J’ai dans ma chambre, là où je prie le matin, une grande icône du Christ Pantocrator (tout-puissant), de buste, adulte, la chevelure abondante, le Livre ouvert des Ecritures à la main, l’autre vers le Ciel, deux doigts tendus symbolisant sa double nature humaine et divine, et les trois autres la sainte Trinité.
Quand je le regarde dans les yeux, remonte en moi une Parole de l’Ecriture. Il est le Verbe fait chair, celui dont le regard fait jaillir en nous une parole éternelle. Même quand je ne suis pas bien disposé, il me regarde avec tendresse. Souvenez-vous quand Jésus fixa Pierre après son reniement : « Alors Pierre se souvint de la parole que le Seigneur lui avait dite » (avant que le coq chante, tu m’auras renié trois fois, Lc 22, 61). Le regard de Dieu ne juge pas : il ouvre notre cœur à une réponse personnelle. De gratitude, d’action de grâce, ou de regret (Pierre sortit et pleura).
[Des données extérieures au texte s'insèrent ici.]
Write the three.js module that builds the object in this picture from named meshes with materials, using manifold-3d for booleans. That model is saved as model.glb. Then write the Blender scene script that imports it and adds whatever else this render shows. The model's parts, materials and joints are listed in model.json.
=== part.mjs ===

Puisse-t-elle être ce matin de joie et d’espérance.
La grâce et la vérité sont venues par Jésus Christ.
La Loi fut donnée par Moïse, la grâce et la vérité sont venues par Jésus Christ.
Après avoir, à bien des reprises et de bien des manières, dans le passé, parlé à nos pères par les prophètes, en ces jours où nous sommes, il nous parle par son Fils qu’il a établi héritier de toutes choses et par qui il a créé les mondes. Rayonnement de la gloire de Dieu, expression parfaite de son être, ce Fils, le Christ est venu nous apprendre à écouter et à aimer. Promesse de patience et de maturité.